Season 1:

September 8, 1966 - April 13, 1967

Never Aired: The Cage -- Kirk's predecessor Captain Christopher Pike, tries to rescue an earth crew that disappeared 18 years earlier, and finds himself trapped in an alien "zoo". This episode was the original pilot for the Star Trek series but was rejected by NBC because it was "too cerebral" and NBC wanted to make some changes, namely: the satanic-looking guy with the ears had to go (he didn't) and a woman wasn't allowed to be second in command.



1.  Where No Man Has Gone Before -- The Enterprise nears a magnetic barrier at the edge of the galaxy, and Kirk's friend Lt. Gary Mitchell is mutated. His emerging powerful ESP abilities threaten the safety of the ship.

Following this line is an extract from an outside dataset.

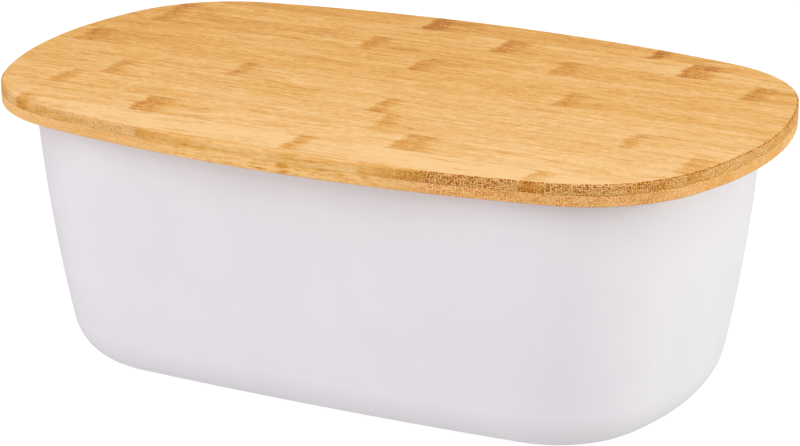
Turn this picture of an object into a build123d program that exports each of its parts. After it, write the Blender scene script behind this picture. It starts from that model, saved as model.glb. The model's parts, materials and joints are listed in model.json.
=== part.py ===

2.  The Carbomite Manuever -- When the Enterprise encounters and destroys a radioactive cube, a gigantic ship appears, and the Enterprise crew is sentenced to death by a mysterious alien called Balok.

3.  Mudd's Women -- The Enterprise rescues a ship's crew at the expense of all but one of their dilithium crystals. The "captain" of the destroyed ship is space pirate Harry Mudd, the cargo: three beautiful women who hypnotise the men around them.

4.  The Enemy Within -- A malfunction of the transporter slips Kirk into separate beings: one bestial, the other rational and sensitive.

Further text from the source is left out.